25 февраля 1897 года
Простите мне этот способ общения, столь скупой и поверхностный. Дело дошло до того, что я могу обращаться к вам только через вышитую вуаль звука. Этот звук издает восхитительная и дорогая машина, которую я только что приобрел для преодоления нашего молчания. Рука, приводящая ее в действие, это не тот покалеченный костыль, который я, после того как он столько лет вводил вас в заблуждение, теперь определенно отправил на покой или, по крайней мере, в больницу, то есть в вечную, забинтованную, сбитую с толку, ревматическую, неспособную тьму.[202]
Джеймс, по-видимому, знает, что инструмент из пера, чернил и бумаги – это всего лишь инструмент, но его знание является концептуальным, а не сенсорным. Оно также является невостребованным, не находящим подтверждения ни в том, что Джеймс пишет, ни в том, что он диктует. Новизна пишущей машинки затмевает представление о том, что старое оборудование не менее механистично. Старая технология уже давно стала второй натурой; новая технология – это суррогат, искусственное изобретение. Джеймс чувствует, что письмо от руки, как он говорит в письме, является актом прямого обращения. Так же как восприятие читателем написанного рукой. Созданная таким образом связь может даже превзойти всё, что доступно в разговоре лицом к лицу, что всегда, по мнению Джеймса, есть средство уклонения и обмана. Рукописные послания – это своего рода убежище от неискренности. Джеймс рассматривает письмо от руки как идеальную форму письма. В этом, по-видимому, источник подлинности его текстов.
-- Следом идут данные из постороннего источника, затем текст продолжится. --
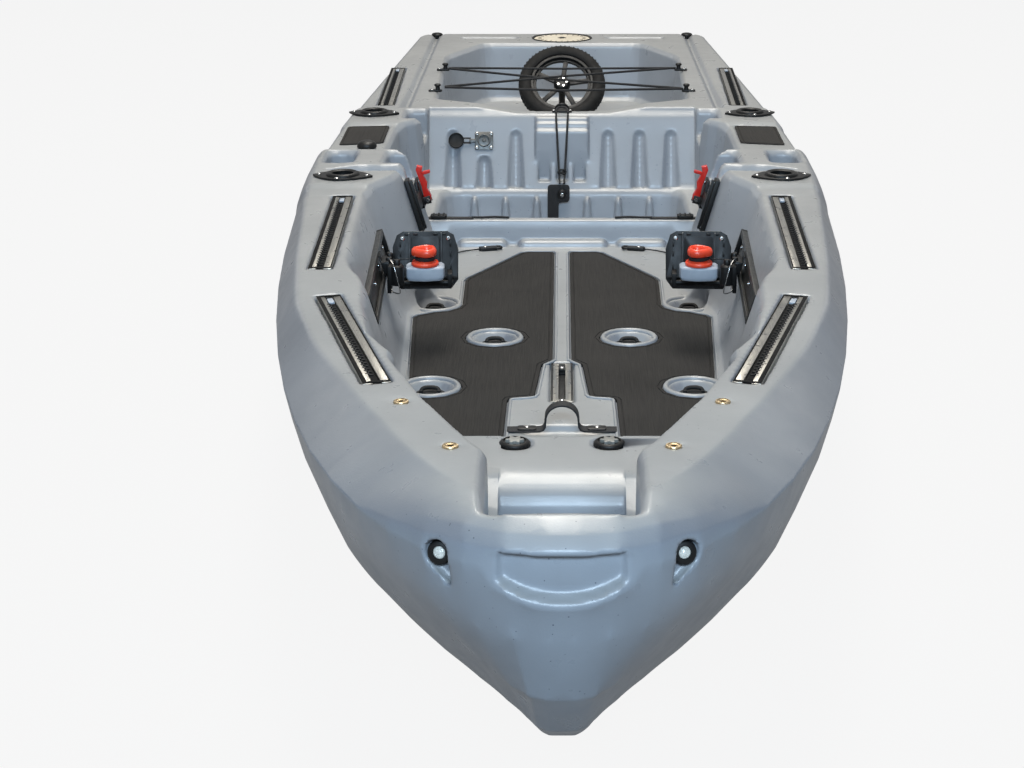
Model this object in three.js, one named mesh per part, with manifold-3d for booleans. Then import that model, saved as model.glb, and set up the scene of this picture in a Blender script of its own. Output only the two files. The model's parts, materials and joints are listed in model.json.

Джеймс доверяет своим рукописям прямо и непосредственно высказывать его мысль.
Прямо и молча. Письмо так же беззвучно, как и мысль, которую оно передает. Чтение в тишине передает мысль от ума к уму. Но опять же, существует чувственное знание, говорящее об обратном. Нет безмолвия ни в письме, ни в шорохе ручки, ни в шелесте бумаги, ни в чтении, ни в разворачивании и переворачивании страниц, и даже в самом тихом месте присутствует неуловимый звук дыхания, который движется в такт словам. Письмо молчит на звуковой подушке. Оно тоже нуждается в аудиальном.
Писать так, как воспринимал письмо Джеймс, – это способ обойти голос, причем голос понимался скорее как посредник, чем выразитель. Диктовать пишущей машинке (человеку за машинкой) нелепо и неловко, подобно телесной нескромности, потому что это удваивает посредничество голоса посредничеством шума, стука аппарата, который каким-то образом отражается от машинописной страницы. В тот же день, когда он написал Фуллертону, Джеймс также отправил письмо Джеймсу Макнилу Уистлеру, в котором приносил извинения за «оскорбление для человека с Вашей чувствительностью, когда к нему обращаются с акцентом, обреченным щелкать ему в ухо, – из-за вмешательства механизма. Это решительное отрицание любой деликатности». Неуемное щелканье шьет вуаль звука: рука отправителя различима, но не ощутима, потому что вуаль (как и все вуали) встает на пути. Образ шитья добавляет вторую вуаль поверх первой: вышитая вуаль, как и ясность машинописной страницы, может быть по-своему красива, но в худшем случае лишь декоративна, а в лучшем – просто отчетлива («Пусть ее разборчивость компенсирует ее непрямоту!» – написал Джеймс другому корреспонденту.) Вышитый узор удерживает читателя от наблюдения, что само его совершенство скрывает своеобразие руки, характер написанных знаков. Но Джеймс не позволяет себе забыть о потере руки (как собственного почерка, так и части тела), и поэтому в своем первом письме к Фуллертону он занимается самобичеванием, говоря о ней как о «покалеченном костыле», изношенном ремне, скрепляющем половинки пальто.
Прошлое и настоящее
Фридрих Киттлер датирует начало современной медиатехнологической революции изобретением кино и звукозаписи, которые впервые смогли запечатлеть движение времени[203]
. Только эти континуальные медиа могли зафиксировать и таким образом сохранить течение реального события и тем самым продлить прошлое в неопределенное настоящее. Эта возможность изменила саму природу прошлого. Оно придало ему чувственно воспринимаемую форму – то самое, что в силу своего отсутствия определяло прошлое как прошлое. Предыдущие записывающие медиа, включая письменность, рисунок и живопись, были не способны оживить сохранившуюся информацию. Они делали прошлое понятным, но не постижимым. Континуальные носители информации были способны, наоборот, сделать необратимое обратимым.